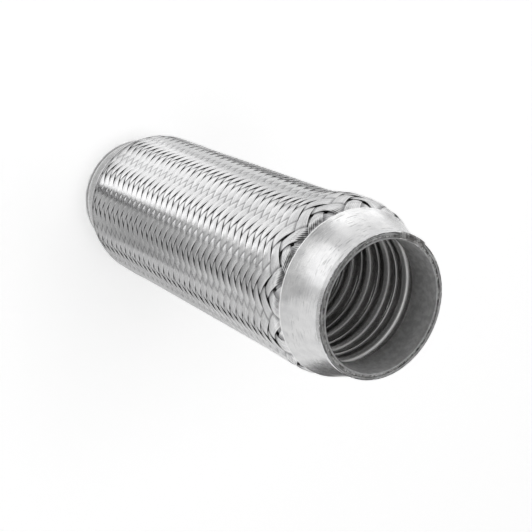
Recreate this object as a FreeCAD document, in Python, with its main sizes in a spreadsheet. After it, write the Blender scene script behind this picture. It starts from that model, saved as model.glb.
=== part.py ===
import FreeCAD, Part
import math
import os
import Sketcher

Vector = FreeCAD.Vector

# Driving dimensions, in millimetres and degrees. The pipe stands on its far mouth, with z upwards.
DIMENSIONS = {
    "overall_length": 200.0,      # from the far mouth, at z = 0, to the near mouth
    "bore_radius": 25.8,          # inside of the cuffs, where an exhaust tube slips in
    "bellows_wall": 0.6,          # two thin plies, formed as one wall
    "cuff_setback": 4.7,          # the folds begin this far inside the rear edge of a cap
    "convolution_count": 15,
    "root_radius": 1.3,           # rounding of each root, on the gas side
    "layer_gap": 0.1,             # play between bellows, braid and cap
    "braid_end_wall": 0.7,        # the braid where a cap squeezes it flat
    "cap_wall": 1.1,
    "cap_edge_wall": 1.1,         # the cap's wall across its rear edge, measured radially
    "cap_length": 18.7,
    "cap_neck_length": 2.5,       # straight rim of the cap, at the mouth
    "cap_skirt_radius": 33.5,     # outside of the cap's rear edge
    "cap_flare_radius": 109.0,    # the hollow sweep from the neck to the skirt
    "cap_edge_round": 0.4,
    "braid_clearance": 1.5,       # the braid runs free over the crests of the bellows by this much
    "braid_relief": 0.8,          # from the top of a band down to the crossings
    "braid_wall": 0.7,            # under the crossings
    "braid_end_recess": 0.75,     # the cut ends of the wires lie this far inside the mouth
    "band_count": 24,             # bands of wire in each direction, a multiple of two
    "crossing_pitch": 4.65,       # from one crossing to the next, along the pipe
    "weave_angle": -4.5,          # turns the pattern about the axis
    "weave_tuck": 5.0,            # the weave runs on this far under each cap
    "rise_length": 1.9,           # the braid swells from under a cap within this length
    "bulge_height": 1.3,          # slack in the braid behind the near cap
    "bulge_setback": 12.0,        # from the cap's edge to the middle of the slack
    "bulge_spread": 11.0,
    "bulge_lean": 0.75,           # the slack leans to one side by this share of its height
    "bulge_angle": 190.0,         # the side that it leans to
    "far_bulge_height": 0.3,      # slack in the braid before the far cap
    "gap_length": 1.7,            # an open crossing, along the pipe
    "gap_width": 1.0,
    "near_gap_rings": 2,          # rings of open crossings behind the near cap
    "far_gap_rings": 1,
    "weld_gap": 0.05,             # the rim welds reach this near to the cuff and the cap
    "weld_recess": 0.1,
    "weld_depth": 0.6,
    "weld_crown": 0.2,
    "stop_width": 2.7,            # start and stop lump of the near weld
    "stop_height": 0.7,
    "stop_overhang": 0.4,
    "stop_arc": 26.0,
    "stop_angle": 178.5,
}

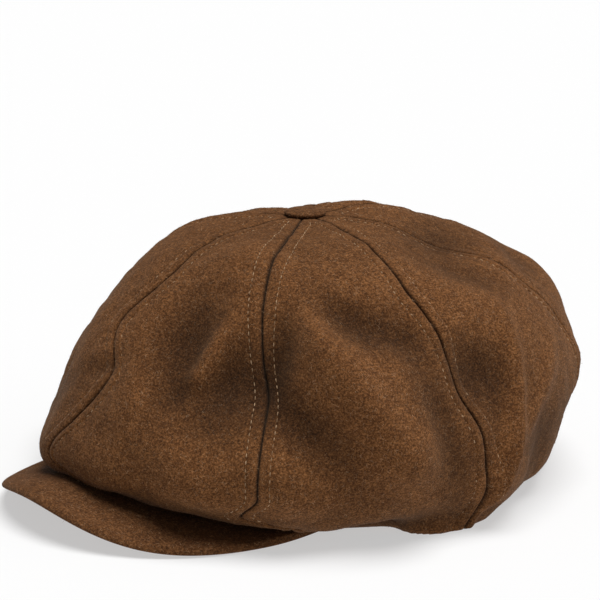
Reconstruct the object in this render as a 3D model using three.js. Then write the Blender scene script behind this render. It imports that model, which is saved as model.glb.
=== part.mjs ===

══════

Problem statement | Copy out the lines that hold "write".

Problem solution |
Recreate this object as a FreeCAD document, in Python, with its main sizes in a spreadsheet. After it, write the Blender scene script behind this picture. It starts from that model, saved as model.glb.
Reconstruct the object in this render as a 3D model using three.js. Then write the Blender scene script behind this render. It imports that model, which is saved as model.glb.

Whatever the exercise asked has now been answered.